Nietzsche’s theory –that art is propelled by the desire to create something at stark variance with the world we live in –also demonstrates why so much contemporary art glories in destructiveness and, pardon my alleged priggishness, filth.
In the past, life was, as one thinker put it, “Nasty, Brutish and Short.”
Children died, all the time, of Pertussis, Diphtheria, Scarlet Fever and many other maladies. Murder was, I suspect, much more prevalent (Alcohol consumption in the United States was, by most accounts, immeasurably greater in the first half of the 19th century than it is today; the police had fewer tools to identify culprits, e.g., there was no finger-printing). Poverty was much deeper and profound. Do read Arnold Bennet’s accounts of the poor houses of England set up after the poor Laws of 1830, read your Dickens. Children were routinely whipped. Domestic violence was as frequent as urination. And the Streets of urban centers were awash in raw sewage.

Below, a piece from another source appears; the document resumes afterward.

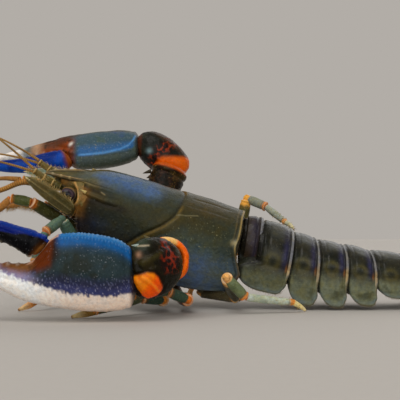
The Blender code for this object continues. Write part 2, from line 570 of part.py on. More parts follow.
def fan(material):
    roll = math.radians(4)
    up = Vector((0.35, -math.sin(roll), 1.0)).normalized()
    leaf("telson", (60.2, 0.0, 8.9), (73.6, 0.6, 4.6), (4.3, 4.8, 4.9, 4.6, 4.2, 3.2), (2.2, 1.4, 1.0, 0.8, 0.6, 0.4), up, material, n=10)
    for sign, word in ((-1, "left"), (1, "right")):
        lift = -0.5 * sign * -1
        z = 0.3 if sign == 1 else -0.2
        leaf("tail_fan_%s_inner" % word, (60.0, 6.6 * sign, 6.5 + z), (73.8, 10.2 * sign, 3.0 + z), (1.2, 2.8, 3.7, 4.0, 3.7, 2.4),
             (1.0, 0.8, 0.6, 0.5, 0.4, 0.3), up, material, n=8)
        leaf("tail_fan_%s_outer" % word, (59.8, 8.7 * sign, 4.4 + z), (72.0, 18.6 * sign, 1.6 + z), (1.3, 3.0, 4.2, 4.6, 4.2, 2.6),
             (1.0, 0.8, 0.6, 0.5, 0.4, 0.3), up, material, n=8)


def build():
    clear()
    shell = paint("shell", (0.075, 0.085, 0.075), 0.3)
    blue = paint("claw_blue", (0.02, 0.12, 0.42), 0.3)
    dark = paint("dark_joint", (0.05, 0.03, 0.02), 0.4)
    orange = paint("orange", (0.85, 0.28, 0.03), 0.4)
    green = paint("leg_green", (0.10, 0.16, 0.11), 0.4)
    olive = paint("olive", (0.20, 0.17, 0.07), 0.45)
    pale = paint("pale_scale", (0.55, 0.62, 0.55), 0.45)
    black = paint("eye_black", (0.02, 0.012, 0.016), 0.12)
    head_shield(shell)
    thorax_shield(shell)
    sternum(olive)
    mouth(olive)
    eyes(black, olive)
    feelers(olive, orange, pale)
    for word in ("left", "right"):
        arm(word, dark, orange)
    for c in CLAWS.values():
        claw(c, blue)
    for word, number in LEGS:
        leg(word, number, green, olive)
    for spec in RINGS:
        tail_ring(spec, shell)
    fan(shell)


build()
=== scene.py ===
"""Looks of the life-size cherax crayfish: a fine mesh over each CAD solid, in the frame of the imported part.

Shapes are worked out in millimetres in the body's own axes (as in the part's source) and written in metres.
"""

import math

import bpy
import numpy as np
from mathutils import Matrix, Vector


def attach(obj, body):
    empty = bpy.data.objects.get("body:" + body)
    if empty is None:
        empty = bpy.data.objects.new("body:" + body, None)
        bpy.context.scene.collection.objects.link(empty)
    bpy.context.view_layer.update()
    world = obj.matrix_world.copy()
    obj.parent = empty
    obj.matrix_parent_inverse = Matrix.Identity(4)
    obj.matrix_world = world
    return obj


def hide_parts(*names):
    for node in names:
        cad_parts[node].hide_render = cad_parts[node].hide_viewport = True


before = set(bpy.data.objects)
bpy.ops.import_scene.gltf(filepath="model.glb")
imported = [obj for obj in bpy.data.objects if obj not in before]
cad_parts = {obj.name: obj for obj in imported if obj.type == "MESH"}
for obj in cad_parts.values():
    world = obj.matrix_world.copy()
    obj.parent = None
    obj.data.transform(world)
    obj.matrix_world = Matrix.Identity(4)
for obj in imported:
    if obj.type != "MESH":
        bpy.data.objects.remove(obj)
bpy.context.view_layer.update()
MM = 0.001
ORIGIN = np.array((-12.4, 0.46, 0.0))
PI = math.pi


# ================================================================ numbers and curves
def vec(*p):
    return np.array(p, float)


def unit(v):
    v = np.asarray(v, float)
    return v / np.maximum(np.linalg.norm(v, axis=-1, keepdims=True), 1e-12)


def smooth(x, a, b):
    t = np.clip((np.asarray(x, float) - a) / (b - a), 0.0, 1.0)
    return t * t * (3 - 2 * t)


def hill(x, middle, half):
    return np.exp(-(((np.asarray(x, float) - middle) / half) ** 2))


def curve(x, xs, ys):
    """Monotone cubic through the table, so that a short table gives a smooth outline."""
    xs, ys = np.asarray(xs, float), np.asarray(ys, float)
    if ys.ndim == 2:
        return np.stack([curve(x, xs, ys[:, k]) for k in range(ys.shape[1])], -1)
    h = np.diff(xs)
    d = np.diff(ys) / h
    m = np.zeros(len(xs))
    if len(xs) > 2:
        same = d[:-1] * d[1:] > 0
        w1, w2 = 2 * h[1:] + h[:-1], h[1:] + 2 * h[:-1]
        with np.errstate(divide="ignore", invalid="ignore"):
            m[1:-1] = np.where(same, (w1 + w2) / (w1 / d[:-1] + w2 / d[1:]), 0.0)
    m[0], m[-1] = d[0], d[-1]
    x = np.clip(np.asarray(x, float), xs[0], xs[-1])
    i = np.clip(np.searchsorted(xs, x) - 1, 0, len(xs) - 2)
    t = (x - xs[i]) / h[i]
    return ((1 + 2 * t) * (1 - t) ** 2 * ys[i] + t * (1 - t) ** 2 * h[i] * m[i] + t * t * (3 - 2 * t) * ys[i + 1]
            + t * t * (t - 1) * h[i] * m[i + 1])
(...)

Because the world was so mean and harsh, the artist’s work product glistened like gold. Desirous of transcending the confines of a brutal, cold world, artists gave us exuberant beauty. The lines of Byron are lovely, limpid and sterling. All the computers of the world could never improve upon the Sistine Chapel – and if they could, I’d say nuke Silicon Valley.
Many people complain about the travails of modern living. I think they complain because, at times, it is much more fashionable to assume an ironic, sarcastic stance and to assail the world one lives in. If one were to praise the world like June Cleaver on “Leave it to Beaver,” one would be deemed a moronic, lobotomized fool of the Fifties.
Certainly, our world is awash in many problems. But until Covid and Donald Trump came along, white youth, in American suburbia, often had it better than most people in most of human history. Young people were rarely stricken with fearsome diseases. The entire world was at their fingertips by means of the internet. Sometimes, they would spend their junior year in college abroad and earn credit while, essentially, partying hearty. If they were gay, they were, for the past couple of decades, free of discrimination and AIDS as a fatal affliction. And unlike their Fathers and Grandfathers, they had no idea what the draft was. Going to war was something somebody else did.
The tranquility and acceptance and the somnolescent therapists with their relaxation tapes created a yen for a more vibrant, brilliant and scarier world. Just as the scarcity and harshness of the early Nineteenth Century gave us the Edenic splendor of the Romantic Poets, the affluence and comforts of contemporary America have fueled an art that glories in destruction. So television gave us Beavis and Butthead, and then South Park, and one artist saw fit to put horse dung on a picture of the virgin Mary. My cousin, Gilbert Gottfried, is a comedian who goes before national audiences to tell vulgar jokes about masturbation. (I really shouldn’t call them vulgar; I haven’t heard his act.)
America has raised millions of sheltered, spoiled, soft children, and the infantilism and effeminacy which is the hallmark of their lives have engendered a desire to become the artist as Marlboro Man. Hence the cowboy artists of alphabet city and other post industrial environs.